→ **Problem requirements**: Output exactly the lines that run from the line containing "hinge_rod(x0, x1, PIN_RADIUS, mode=Mode.SUBTRACT)" through the line containing "for corner in", with both ends included.

→ **Data shown**:
= = = =

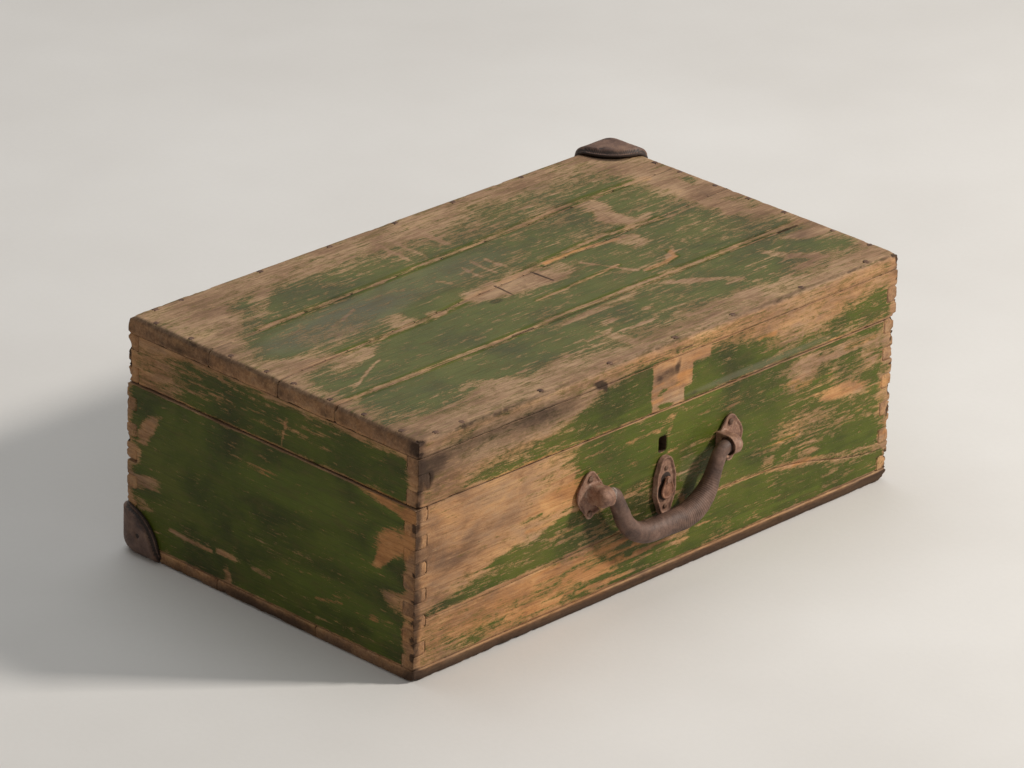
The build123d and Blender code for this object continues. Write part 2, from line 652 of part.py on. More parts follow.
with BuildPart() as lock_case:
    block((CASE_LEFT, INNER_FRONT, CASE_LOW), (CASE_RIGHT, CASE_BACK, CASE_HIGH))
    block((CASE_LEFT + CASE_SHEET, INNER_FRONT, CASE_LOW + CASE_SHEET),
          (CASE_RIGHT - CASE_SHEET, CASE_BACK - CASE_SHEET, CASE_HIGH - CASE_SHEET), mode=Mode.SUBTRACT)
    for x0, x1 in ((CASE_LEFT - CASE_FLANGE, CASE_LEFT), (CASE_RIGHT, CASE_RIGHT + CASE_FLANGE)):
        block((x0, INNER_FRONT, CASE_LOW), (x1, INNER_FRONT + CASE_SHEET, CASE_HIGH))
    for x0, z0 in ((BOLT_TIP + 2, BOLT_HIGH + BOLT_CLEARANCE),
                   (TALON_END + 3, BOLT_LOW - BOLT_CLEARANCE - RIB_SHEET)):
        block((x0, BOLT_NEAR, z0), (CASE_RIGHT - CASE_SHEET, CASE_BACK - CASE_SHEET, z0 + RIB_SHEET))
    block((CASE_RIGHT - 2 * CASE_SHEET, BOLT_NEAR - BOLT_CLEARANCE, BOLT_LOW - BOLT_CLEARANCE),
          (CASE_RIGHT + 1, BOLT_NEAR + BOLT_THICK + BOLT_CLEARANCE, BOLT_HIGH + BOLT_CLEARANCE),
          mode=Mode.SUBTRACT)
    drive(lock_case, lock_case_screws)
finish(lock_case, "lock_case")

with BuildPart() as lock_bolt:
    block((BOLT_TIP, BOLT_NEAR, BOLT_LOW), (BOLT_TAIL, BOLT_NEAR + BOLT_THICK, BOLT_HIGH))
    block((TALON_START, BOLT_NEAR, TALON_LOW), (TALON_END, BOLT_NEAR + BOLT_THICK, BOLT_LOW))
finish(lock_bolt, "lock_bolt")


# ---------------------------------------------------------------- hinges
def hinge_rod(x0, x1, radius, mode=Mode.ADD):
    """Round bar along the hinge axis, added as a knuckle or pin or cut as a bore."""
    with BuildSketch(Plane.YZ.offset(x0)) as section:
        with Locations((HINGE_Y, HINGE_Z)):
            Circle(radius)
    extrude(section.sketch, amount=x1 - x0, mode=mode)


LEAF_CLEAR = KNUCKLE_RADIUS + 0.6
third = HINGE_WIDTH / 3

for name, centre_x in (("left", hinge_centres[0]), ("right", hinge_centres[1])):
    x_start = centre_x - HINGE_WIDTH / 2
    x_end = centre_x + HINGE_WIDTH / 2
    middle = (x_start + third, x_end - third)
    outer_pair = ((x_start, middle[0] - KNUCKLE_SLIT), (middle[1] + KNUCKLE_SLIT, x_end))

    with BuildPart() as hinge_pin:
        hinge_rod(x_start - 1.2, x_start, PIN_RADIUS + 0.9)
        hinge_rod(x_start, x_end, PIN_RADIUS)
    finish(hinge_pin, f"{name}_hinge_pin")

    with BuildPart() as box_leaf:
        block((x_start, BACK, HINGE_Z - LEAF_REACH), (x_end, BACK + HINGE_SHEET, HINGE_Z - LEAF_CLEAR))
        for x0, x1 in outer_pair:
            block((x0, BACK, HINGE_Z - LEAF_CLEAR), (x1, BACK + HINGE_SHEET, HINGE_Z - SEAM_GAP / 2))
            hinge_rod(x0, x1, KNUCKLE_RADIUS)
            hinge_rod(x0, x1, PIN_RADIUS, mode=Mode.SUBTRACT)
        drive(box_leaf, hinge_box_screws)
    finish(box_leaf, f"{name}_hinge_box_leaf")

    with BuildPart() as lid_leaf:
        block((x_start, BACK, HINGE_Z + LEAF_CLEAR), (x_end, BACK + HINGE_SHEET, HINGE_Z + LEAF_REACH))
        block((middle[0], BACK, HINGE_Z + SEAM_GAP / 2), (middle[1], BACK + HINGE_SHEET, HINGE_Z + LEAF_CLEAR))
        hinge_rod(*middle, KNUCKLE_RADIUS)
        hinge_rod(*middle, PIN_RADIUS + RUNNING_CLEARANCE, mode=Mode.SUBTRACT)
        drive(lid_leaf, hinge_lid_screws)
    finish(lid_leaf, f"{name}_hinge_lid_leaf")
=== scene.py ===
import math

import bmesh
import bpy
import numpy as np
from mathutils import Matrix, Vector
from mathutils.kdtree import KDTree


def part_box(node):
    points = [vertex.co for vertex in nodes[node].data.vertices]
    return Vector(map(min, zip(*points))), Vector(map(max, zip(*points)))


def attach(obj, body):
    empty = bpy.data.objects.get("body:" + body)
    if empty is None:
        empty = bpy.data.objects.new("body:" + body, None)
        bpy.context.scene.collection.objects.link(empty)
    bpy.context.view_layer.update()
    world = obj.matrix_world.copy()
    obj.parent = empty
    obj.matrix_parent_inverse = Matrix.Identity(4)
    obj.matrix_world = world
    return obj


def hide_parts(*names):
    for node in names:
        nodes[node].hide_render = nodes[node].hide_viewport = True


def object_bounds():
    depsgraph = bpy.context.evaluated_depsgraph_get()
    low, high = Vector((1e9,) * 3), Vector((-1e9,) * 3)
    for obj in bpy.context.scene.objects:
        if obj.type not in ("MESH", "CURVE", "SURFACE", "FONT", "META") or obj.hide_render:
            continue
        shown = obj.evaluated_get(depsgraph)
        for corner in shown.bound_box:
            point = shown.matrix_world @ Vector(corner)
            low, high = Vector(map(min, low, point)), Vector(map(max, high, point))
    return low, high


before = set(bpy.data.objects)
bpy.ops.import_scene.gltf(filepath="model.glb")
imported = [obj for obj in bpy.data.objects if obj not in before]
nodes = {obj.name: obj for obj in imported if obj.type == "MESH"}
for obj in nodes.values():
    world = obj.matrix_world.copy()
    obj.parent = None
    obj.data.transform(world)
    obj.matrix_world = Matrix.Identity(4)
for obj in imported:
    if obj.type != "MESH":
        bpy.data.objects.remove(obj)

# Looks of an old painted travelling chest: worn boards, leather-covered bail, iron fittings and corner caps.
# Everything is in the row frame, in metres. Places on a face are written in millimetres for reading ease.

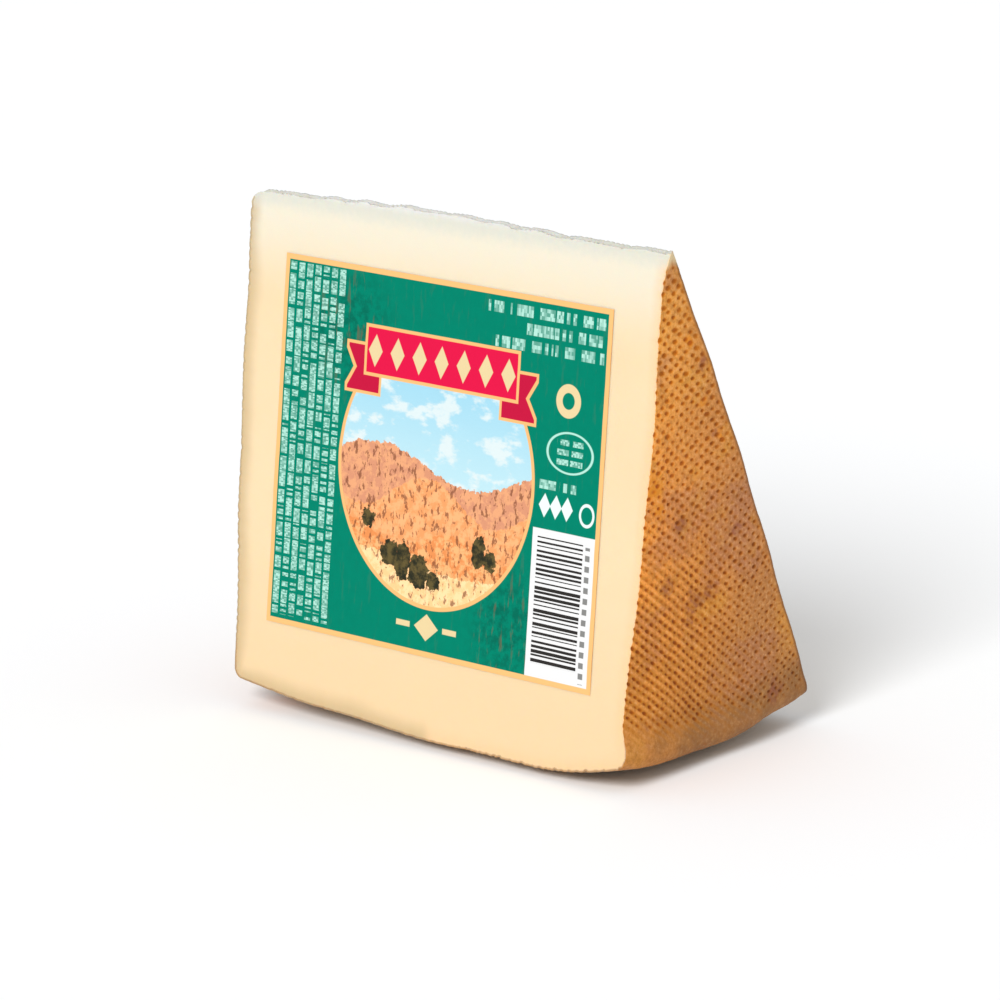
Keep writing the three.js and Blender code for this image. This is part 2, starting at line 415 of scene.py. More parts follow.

= = = =

→ **Full output**:
            hinge_rod(x0, x1, PIN_RADIUS, mode=Mode.SUBTRACT)
        drive(box_leaf, hinge_box_screws)
    finish(box_leaf, f"{name}_hinge_box_leaf")

    with BuildPart() as lid_leaf:
        block((x_start, BACK, HINGE_Z + LEAF_CLEAR), (x_end, BACK + HINGE_SHEET, HINGE_Z + LEAF_REACH))
        block((middle[0], BACK, HINGE_Z + SEAM_GAP / 2), (middle[1], BACK + HINGE_SHEET, HINGE_Z + LEAF_CLEAR))
        hinge_rod(*middle, KNUCKLE_RADIUS)
        hinge_rod(*middle, PIN_RADIUS + RUNNING_CLEARANCE, mode=Mode.SUBTRACT)
        drive(lid_leaf, hinge_lid_screws)
    finish(lid_leaf, f"{name}_hinge_lid_leaf")
=== scene.py ===
import math

import bmesh
import bpy
import numpy as np
from mathutils import Matrix, Vector
from mathutils.kdtree import KDTree


def part_box(node):
    points = [vertex.co for vertex in nodes[node].data.vertices]
    return Vector(map(min, zip(*points))), Vector(map(max, zip(*points)))


def attach(obj, body):
    empty = bpy.data.objects.get("body:" + body)
    if empty is None:
        empty = bpy.data.objects.new("body:" + body, None)
        bpy.context.scene.collection.objects.link(empty)
    bpy.context.view_layer.update()
    world = obj.matrix_world.copy()
    obj.parent = empty
    obj.matrix_parent_inverse = Matrix.Identity(4)
    obj.matrix_world = world
    return obj


def hide_parts(*names):
    for node in names:
        nodes[node].hide_render = nodes[node].hide_viewport = True


def object_bounds():
    depsgraph = bpy.context.evaluated_depsgraph_get()
    low, high = Vector((1e9,) * 3), Vector((-1e9,) * 3)
    for obj in bpy.context.scene.objects:
        if obj.type not in ("MESH", "CURVE", "SURFACE", "FONT", "META") or obj.hide_render:
            continue
        shown = obj.evaluated_get(depsgraph)
        for corner in shown.bound_box:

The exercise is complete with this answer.